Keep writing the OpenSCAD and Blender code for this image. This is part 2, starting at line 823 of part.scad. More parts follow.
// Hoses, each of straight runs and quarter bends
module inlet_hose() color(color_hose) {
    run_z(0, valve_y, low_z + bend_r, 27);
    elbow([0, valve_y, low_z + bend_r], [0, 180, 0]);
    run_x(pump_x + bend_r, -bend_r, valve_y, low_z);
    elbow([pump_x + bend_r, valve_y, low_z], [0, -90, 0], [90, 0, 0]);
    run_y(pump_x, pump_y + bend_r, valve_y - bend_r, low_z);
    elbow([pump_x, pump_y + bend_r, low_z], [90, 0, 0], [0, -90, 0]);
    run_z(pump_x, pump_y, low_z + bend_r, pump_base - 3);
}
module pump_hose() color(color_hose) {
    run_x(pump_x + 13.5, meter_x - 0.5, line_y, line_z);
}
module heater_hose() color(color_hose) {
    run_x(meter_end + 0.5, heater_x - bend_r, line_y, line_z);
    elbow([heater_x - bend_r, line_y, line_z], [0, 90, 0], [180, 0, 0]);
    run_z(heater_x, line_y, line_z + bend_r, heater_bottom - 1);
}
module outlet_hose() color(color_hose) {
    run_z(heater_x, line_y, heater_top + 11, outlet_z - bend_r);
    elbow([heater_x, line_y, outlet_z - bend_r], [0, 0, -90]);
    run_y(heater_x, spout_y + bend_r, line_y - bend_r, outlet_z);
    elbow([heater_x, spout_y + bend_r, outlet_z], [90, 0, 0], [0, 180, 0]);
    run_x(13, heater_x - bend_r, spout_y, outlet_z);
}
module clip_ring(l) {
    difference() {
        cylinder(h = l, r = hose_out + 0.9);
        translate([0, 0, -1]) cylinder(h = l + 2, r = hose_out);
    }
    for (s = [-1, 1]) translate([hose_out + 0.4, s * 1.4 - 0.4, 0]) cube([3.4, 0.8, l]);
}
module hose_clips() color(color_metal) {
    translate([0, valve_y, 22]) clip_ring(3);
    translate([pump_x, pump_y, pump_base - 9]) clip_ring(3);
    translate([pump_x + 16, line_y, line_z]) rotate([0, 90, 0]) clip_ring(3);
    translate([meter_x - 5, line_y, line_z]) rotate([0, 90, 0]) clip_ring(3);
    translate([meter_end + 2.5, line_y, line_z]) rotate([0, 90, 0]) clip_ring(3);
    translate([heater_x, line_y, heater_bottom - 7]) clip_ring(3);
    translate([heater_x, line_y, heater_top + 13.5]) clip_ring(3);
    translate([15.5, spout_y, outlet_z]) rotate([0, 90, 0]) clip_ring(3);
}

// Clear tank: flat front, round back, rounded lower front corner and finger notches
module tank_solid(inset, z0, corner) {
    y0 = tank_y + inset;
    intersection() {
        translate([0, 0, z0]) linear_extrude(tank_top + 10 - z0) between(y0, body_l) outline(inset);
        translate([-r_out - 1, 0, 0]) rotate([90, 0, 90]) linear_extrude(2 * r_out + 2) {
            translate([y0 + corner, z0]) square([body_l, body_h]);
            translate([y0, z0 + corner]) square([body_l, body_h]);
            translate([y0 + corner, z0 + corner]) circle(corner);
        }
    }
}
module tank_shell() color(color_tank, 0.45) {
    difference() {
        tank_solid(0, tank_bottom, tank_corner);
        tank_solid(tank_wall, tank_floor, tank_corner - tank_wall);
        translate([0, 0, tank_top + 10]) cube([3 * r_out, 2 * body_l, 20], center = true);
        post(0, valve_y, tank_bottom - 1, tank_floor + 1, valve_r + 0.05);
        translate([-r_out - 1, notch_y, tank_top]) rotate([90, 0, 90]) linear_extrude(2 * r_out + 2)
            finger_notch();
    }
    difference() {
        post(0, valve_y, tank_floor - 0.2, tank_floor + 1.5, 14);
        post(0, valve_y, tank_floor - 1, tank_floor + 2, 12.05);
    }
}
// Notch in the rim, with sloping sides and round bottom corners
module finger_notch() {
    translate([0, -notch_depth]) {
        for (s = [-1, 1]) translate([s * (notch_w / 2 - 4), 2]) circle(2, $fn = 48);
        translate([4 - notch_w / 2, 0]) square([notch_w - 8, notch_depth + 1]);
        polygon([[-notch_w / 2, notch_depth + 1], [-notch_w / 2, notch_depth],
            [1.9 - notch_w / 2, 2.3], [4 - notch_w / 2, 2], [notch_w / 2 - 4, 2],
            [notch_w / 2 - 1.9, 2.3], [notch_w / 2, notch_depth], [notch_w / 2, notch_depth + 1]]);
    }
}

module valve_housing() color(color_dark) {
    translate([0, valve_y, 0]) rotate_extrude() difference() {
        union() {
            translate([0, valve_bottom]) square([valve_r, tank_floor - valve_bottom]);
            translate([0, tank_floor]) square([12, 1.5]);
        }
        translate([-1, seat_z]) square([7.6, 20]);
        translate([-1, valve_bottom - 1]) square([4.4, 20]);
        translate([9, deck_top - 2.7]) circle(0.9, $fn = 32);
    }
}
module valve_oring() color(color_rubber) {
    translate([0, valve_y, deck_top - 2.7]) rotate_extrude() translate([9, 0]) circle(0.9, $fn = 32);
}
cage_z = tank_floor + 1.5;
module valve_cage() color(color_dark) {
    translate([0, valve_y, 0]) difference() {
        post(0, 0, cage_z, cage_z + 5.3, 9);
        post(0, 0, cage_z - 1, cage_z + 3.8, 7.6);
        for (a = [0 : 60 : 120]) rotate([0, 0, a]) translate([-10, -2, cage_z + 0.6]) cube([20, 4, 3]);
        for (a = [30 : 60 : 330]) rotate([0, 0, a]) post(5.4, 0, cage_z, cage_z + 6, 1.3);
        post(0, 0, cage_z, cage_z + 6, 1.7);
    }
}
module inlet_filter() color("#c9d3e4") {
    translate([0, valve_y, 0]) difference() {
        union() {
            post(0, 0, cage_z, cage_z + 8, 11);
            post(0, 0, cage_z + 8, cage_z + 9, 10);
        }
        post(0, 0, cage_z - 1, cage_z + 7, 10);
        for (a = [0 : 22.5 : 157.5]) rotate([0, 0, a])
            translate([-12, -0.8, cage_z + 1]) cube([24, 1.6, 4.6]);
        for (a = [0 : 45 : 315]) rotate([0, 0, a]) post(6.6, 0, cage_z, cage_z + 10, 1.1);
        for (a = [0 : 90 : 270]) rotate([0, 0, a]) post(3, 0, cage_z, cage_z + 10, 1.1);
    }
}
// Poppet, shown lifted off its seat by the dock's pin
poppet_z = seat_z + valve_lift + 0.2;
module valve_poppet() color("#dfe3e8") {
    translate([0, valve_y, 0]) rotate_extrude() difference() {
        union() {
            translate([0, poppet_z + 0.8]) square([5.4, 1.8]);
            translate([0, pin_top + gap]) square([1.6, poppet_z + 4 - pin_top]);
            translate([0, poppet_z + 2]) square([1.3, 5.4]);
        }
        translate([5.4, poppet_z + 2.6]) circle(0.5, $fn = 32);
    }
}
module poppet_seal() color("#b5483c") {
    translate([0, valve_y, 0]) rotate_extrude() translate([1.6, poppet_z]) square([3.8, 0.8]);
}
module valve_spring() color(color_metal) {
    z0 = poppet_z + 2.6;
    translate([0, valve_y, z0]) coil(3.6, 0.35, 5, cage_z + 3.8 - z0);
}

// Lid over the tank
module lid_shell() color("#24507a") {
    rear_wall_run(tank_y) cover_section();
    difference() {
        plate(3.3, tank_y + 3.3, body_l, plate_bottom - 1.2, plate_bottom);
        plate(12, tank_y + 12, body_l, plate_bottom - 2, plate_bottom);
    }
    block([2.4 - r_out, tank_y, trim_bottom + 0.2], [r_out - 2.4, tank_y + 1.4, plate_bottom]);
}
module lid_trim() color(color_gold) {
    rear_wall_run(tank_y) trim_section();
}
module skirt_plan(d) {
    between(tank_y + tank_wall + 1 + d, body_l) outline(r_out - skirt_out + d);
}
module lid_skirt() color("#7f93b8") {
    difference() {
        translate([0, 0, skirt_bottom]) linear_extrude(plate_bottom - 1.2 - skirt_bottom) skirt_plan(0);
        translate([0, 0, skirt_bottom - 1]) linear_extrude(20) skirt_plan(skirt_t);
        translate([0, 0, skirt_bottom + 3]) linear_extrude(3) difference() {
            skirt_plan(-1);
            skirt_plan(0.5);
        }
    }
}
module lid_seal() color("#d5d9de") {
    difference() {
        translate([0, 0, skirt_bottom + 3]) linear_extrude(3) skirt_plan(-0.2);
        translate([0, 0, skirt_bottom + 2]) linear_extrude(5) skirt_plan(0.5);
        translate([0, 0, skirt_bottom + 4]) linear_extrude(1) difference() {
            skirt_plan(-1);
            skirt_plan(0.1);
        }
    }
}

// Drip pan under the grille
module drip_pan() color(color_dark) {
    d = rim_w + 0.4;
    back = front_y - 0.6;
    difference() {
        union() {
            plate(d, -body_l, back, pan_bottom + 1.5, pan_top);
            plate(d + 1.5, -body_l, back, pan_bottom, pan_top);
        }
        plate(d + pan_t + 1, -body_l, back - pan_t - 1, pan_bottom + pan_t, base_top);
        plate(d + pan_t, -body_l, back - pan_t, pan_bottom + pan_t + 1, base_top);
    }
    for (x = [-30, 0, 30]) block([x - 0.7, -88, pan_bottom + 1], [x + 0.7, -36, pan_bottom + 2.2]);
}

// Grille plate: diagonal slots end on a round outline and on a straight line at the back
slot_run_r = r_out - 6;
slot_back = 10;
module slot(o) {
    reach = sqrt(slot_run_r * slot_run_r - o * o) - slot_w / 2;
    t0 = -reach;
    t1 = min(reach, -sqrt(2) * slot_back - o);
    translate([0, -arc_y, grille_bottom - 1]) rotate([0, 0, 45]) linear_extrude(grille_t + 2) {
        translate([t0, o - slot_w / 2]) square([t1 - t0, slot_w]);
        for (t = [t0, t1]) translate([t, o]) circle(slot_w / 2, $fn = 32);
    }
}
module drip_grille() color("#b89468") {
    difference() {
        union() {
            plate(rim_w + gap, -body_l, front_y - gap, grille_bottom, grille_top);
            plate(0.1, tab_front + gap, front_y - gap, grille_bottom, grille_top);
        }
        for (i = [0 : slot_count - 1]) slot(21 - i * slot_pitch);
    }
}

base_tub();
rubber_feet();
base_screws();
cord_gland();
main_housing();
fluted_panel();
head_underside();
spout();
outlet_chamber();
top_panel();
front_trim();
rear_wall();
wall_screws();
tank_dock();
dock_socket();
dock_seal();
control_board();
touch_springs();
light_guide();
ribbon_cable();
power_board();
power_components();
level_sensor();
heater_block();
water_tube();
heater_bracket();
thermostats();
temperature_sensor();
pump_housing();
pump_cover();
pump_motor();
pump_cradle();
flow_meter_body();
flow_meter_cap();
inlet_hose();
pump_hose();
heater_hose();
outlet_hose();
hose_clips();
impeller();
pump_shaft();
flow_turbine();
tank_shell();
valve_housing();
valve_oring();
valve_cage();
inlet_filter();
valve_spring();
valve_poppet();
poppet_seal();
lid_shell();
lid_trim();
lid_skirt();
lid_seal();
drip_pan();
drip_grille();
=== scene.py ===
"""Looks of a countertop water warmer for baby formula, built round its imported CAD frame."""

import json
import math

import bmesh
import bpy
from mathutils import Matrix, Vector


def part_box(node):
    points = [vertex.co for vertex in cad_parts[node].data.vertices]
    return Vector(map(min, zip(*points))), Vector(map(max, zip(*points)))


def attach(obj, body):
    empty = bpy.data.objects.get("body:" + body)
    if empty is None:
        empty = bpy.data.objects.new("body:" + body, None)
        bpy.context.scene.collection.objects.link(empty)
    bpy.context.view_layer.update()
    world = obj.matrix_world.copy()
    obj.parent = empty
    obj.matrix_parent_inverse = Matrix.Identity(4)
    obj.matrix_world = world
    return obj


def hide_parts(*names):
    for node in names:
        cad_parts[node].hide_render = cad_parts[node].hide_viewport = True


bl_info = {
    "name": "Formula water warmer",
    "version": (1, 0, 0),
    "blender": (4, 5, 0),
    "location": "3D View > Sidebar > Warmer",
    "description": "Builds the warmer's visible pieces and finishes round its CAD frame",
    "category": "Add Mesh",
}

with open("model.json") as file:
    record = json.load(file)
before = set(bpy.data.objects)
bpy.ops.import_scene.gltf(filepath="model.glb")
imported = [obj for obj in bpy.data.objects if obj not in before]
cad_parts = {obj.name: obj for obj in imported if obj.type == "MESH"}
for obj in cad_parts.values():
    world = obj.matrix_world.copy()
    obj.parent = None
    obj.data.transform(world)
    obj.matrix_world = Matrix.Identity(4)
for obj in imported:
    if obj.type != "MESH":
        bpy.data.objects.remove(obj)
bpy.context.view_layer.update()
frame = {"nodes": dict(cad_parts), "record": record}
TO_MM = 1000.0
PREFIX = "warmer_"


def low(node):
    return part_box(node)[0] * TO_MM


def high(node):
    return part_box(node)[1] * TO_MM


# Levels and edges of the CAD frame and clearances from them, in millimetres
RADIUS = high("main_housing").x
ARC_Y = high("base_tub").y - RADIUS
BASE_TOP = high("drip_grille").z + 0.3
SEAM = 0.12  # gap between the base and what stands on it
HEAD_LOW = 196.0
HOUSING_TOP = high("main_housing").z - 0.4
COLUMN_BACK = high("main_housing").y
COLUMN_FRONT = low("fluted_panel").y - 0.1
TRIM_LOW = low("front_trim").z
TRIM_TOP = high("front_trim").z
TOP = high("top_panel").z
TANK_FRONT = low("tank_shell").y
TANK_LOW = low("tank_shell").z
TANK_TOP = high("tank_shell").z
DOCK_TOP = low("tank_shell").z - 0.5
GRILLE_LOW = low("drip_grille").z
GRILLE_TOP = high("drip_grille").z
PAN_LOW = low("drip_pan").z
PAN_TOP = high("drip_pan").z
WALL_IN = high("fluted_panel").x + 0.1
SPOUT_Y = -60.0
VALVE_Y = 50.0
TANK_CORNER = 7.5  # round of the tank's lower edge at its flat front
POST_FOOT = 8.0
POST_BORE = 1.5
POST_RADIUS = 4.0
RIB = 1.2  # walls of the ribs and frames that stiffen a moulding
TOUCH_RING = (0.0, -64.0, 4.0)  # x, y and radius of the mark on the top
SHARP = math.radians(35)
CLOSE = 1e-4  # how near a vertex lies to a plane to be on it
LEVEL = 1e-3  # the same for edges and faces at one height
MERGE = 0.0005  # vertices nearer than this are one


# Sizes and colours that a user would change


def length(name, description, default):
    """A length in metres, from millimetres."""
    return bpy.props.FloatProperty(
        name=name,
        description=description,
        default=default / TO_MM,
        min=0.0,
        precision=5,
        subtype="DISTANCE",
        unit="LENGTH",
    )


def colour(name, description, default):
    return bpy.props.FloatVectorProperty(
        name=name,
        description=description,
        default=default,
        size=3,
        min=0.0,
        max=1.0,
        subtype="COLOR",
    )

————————

### EXERCISE TASK
Begin with the line containing "base_tub();" and end with the line containing "obj.parent = None"; repeat every line from start to finish exactly, and nothing outside them.

### RESPONSE TO THIS TASK
base_tub();
rubber_feet();
base_screws();
cord_gland();
main_housing();
fluted_panel();
head_underside();
spout();
outlet_chamber();
top_panel();
front_trim();
rear_wall();
wall_screws();
tank_dock();
dock_socket();
dock_seal();
control_board();
touch_springs();
light_guide();
ribbon_cable();
power_board();
power_components();
level_sensor();
heater_block();
water_tube();
heater_bracket();
thermostats();
temperature_sensor();
pump_housing();
pump_cover();
pump_motor();
pump_cradle();
flow_meter_body();
flow_meter_cap();
inlet_hose();
pump_hose();
heater_hose();
outlet_hose();
hose_clips();
impeller();
pump_shaft();
flow_turbine();
tank_shell();
valve_housing();
valve_oring();
valve_cage();
inlet_filter();
valve_spring();
valve_poppet();
poppet_seal();
lid_shell();
lid_trim();
lid_skirt();
lid_seal();
drip_pan();
drip_grille();
=== scene.py ===
"""Looks of a countertop water warmer for baby formula, built round its imported CAD frame."""

import json
import math

import bmesh
import bpy
from mathutils import Matrix, Vector


def part_box(node):
    points = [vertex.co for vertex in cad_parts[node].data.vertices]
    return Vector(map(min, zip(*points))), Vector(map(max, zip(*points)))


def attach(obj, body):
    empty = bpy.data.objects.get("body:" + body)
    if empty is None:
        empty = bpy.data.objects.new("body:" + body, None)
        bpy.context.scene.collection.objects.link(empty)
    bpy.context.view_layer.update()
    world = obj.matrix_world.copy()
    obj.parent = empty
    obj.matrix_parent_inverse = Matrix.Identity(4)
    obj.matrix_world = world
    return obj


def hide_parts(*names):
    for node in names:
        cad_parts[node].hide_render = cad_parts[node].hide_viewport = True


bl_info = {
    "name": "Formula water warmer",
    "version": (1, 0, 0),
    "blender": (4, 5, 0),
    "location": "3D View > Sidebar > Warmer",
    "description": "Builds the warmer's visible pieces and finishes round its CAD frame",
    "category": "Add Mesh",
}

with open("model.json") as file:
    record = json.load(file)
before = set(bpy.data.objects)
bpy.ops.import_scene.gltf(filepath="model.glb")
imported = [obj for obj in bpy.data.objects if obj not in before]
cad_parts = {obj.name: obj for obj in imported if obj.type == "MESH"}
for obj in cad_parts.values():
    world = obj.matrix_world.copy()
    obj.parent = None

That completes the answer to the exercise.